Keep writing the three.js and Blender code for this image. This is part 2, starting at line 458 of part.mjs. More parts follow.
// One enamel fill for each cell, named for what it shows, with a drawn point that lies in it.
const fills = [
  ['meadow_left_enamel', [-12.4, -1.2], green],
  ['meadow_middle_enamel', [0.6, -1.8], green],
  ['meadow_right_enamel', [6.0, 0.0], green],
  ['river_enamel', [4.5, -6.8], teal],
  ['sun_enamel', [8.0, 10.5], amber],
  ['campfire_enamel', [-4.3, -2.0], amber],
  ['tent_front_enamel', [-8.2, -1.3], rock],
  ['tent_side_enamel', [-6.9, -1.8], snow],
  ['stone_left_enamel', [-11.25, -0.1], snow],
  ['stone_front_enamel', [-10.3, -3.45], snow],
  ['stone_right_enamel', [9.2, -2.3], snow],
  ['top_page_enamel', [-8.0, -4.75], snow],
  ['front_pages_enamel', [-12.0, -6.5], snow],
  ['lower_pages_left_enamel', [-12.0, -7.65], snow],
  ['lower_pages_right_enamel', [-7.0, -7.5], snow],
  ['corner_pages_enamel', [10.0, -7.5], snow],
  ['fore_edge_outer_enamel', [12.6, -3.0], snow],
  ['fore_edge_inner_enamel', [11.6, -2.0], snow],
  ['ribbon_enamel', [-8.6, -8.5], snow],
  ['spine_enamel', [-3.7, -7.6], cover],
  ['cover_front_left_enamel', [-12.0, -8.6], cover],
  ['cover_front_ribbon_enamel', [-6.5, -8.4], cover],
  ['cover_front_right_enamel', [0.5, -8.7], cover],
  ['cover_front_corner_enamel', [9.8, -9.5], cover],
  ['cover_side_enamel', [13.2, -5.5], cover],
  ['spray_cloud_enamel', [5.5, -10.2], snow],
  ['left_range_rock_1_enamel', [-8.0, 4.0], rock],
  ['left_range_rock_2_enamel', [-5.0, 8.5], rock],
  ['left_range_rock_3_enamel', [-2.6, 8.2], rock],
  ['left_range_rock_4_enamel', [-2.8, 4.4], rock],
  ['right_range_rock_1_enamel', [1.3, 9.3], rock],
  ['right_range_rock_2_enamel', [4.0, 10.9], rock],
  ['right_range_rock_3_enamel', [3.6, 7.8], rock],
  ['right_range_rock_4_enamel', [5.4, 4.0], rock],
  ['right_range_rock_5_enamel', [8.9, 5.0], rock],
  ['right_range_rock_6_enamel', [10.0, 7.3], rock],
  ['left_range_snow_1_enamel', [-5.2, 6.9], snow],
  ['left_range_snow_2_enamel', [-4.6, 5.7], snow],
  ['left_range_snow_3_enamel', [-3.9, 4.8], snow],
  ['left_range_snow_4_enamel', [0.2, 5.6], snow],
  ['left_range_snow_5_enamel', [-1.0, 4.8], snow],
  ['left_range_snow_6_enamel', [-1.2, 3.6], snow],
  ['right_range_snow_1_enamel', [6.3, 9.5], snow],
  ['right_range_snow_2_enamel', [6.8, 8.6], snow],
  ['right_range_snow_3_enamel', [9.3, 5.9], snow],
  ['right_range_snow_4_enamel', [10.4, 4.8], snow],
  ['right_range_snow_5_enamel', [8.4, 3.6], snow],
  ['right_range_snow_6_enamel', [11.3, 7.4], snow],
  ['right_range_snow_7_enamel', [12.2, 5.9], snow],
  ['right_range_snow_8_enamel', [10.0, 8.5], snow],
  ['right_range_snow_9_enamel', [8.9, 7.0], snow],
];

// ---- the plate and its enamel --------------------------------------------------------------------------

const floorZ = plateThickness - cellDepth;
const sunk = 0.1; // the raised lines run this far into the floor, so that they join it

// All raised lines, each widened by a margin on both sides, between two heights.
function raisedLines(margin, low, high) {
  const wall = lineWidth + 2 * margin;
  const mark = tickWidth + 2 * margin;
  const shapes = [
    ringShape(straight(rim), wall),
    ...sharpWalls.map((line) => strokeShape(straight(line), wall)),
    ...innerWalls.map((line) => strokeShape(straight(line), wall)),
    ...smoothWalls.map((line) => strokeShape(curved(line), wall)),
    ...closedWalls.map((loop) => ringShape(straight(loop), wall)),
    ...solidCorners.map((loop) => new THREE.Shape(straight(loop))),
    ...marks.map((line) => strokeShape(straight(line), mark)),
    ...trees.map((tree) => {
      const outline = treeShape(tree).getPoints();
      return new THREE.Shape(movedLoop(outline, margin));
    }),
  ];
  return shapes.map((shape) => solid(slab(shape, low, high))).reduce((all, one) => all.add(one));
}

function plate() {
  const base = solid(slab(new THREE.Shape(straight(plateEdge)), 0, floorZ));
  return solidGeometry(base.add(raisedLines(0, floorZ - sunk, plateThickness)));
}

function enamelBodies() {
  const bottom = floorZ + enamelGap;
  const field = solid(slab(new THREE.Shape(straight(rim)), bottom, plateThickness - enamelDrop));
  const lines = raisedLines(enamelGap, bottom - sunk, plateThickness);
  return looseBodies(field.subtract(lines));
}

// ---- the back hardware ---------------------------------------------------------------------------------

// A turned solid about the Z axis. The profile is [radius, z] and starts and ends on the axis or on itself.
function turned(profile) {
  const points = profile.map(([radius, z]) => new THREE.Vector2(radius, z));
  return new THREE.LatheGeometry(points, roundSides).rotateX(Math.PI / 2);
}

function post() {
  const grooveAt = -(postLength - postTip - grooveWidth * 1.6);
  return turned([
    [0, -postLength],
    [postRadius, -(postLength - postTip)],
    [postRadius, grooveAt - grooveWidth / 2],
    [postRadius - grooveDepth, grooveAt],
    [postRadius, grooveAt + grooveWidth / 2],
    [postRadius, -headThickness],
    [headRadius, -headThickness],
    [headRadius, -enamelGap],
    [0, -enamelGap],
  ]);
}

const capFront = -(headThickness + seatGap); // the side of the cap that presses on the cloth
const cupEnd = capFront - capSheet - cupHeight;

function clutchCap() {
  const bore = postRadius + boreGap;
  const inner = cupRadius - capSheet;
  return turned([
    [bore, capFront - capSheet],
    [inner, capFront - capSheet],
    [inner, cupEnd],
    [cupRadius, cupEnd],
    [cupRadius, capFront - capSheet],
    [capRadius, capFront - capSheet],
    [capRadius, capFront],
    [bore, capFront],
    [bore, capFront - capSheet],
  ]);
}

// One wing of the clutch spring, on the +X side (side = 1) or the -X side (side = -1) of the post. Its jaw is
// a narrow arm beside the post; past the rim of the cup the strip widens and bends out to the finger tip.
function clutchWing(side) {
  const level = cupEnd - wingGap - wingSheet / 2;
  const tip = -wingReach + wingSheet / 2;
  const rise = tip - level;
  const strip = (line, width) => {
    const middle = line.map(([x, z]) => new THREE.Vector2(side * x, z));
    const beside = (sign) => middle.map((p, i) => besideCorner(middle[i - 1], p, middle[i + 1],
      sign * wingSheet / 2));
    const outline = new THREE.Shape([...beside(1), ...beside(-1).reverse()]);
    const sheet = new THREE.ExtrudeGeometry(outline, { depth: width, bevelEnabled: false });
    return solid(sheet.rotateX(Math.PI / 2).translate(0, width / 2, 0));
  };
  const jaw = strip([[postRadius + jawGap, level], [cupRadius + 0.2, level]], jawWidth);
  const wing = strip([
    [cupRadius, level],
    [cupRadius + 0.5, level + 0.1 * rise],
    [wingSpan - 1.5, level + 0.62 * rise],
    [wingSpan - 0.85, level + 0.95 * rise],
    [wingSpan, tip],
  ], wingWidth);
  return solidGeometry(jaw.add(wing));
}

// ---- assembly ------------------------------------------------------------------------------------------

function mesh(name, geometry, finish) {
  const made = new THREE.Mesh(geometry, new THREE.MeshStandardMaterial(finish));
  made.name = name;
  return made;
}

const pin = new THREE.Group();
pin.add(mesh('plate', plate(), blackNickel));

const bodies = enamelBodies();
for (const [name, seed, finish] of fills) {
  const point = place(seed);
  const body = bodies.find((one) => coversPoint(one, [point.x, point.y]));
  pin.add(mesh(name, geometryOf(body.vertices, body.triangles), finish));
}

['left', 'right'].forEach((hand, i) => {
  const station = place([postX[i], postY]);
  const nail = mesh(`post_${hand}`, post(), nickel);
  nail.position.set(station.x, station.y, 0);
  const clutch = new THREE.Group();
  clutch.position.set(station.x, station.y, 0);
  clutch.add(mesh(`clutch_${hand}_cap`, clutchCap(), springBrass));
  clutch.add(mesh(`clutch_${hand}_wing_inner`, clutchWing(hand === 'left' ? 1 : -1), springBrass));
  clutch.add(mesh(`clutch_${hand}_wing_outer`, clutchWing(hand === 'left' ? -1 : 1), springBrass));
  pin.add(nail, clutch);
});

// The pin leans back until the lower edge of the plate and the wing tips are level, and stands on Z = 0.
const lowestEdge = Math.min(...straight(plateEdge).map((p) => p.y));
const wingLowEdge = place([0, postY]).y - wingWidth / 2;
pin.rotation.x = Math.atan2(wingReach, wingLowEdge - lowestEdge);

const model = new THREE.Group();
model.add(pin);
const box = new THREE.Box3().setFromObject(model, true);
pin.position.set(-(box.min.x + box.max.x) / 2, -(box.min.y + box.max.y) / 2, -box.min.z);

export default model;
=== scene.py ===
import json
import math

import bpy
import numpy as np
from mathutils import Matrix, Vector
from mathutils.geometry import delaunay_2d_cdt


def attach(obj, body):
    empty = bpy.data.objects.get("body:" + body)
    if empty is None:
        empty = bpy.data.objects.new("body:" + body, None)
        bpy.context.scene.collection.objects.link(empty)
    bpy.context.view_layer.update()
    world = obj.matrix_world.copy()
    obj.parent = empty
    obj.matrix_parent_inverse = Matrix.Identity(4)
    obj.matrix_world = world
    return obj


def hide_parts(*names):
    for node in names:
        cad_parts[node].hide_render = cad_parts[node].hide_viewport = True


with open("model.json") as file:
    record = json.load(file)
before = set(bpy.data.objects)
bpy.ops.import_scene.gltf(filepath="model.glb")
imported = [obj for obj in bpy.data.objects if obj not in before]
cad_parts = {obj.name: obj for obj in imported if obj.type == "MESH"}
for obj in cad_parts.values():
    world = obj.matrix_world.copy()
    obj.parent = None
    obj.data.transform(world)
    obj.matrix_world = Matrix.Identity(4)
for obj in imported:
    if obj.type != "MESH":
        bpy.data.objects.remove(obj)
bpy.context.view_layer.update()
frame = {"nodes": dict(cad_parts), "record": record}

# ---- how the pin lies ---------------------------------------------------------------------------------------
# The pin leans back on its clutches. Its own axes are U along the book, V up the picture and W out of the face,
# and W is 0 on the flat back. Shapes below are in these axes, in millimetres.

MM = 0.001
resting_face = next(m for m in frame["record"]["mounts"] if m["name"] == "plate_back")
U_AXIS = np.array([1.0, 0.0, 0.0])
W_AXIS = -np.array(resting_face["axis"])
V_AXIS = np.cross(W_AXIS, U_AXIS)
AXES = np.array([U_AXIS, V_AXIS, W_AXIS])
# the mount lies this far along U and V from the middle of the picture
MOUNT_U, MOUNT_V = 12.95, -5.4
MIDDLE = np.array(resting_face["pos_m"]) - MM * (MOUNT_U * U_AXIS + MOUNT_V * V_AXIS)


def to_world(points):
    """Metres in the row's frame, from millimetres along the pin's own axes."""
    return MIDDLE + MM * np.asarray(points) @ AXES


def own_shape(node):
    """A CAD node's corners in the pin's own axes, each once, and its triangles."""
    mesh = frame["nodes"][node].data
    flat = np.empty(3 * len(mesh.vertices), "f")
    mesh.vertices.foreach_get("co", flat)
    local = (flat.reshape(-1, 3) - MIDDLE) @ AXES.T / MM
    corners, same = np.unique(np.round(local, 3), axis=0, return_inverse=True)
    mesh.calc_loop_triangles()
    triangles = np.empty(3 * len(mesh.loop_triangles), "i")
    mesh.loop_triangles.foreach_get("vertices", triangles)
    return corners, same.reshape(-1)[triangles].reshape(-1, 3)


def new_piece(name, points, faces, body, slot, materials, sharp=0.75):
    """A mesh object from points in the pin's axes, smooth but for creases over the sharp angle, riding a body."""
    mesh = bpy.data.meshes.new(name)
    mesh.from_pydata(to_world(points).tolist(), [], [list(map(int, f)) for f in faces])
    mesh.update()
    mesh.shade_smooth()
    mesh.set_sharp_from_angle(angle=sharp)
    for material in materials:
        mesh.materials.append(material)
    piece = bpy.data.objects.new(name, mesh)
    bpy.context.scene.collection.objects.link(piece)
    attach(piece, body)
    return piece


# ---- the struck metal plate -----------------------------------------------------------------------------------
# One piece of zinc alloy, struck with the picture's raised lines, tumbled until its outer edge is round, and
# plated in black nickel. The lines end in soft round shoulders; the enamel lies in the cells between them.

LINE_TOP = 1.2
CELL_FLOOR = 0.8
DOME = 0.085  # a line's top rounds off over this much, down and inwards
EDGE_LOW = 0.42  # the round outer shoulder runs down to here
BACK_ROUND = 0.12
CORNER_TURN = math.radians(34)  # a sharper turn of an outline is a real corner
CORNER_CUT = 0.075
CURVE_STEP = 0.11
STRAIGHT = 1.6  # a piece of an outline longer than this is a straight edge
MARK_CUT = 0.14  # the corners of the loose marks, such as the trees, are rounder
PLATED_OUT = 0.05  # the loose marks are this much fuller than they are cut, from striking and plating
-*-
TASK REQUIREMENTS.
Exactly those lines that run from the line with "in imported if" through the line with "# and W is 0" are to be reproduced; both end lines belong to the range.

THE OUTPUT.
cad_parts = {obj.name: obj for obj in imported if obj.type == "MESH"}
for obj in cad_parts.values():
    world = obj.matrix_world.copy()
    obj.parent = None
    obj.data.transform(world)
    obj.matrix_world = Matrix.Identity(4)
for obj in imported:
    if obj.type != "MESH":
        bpy.data.objects.remove(obj)
bpy.context.view_layer.update()
frame = {"nodes": dict(cad_parts), "record": record}

# ---- how the pin lies ---------------------------------------------------------------------------------------
# The pin leans back on its clutches. Its own axes are U along the book, V up the picture and W out of the face,
# and W is 0 on the flat back. Shapes below are in these axes, in millimetres.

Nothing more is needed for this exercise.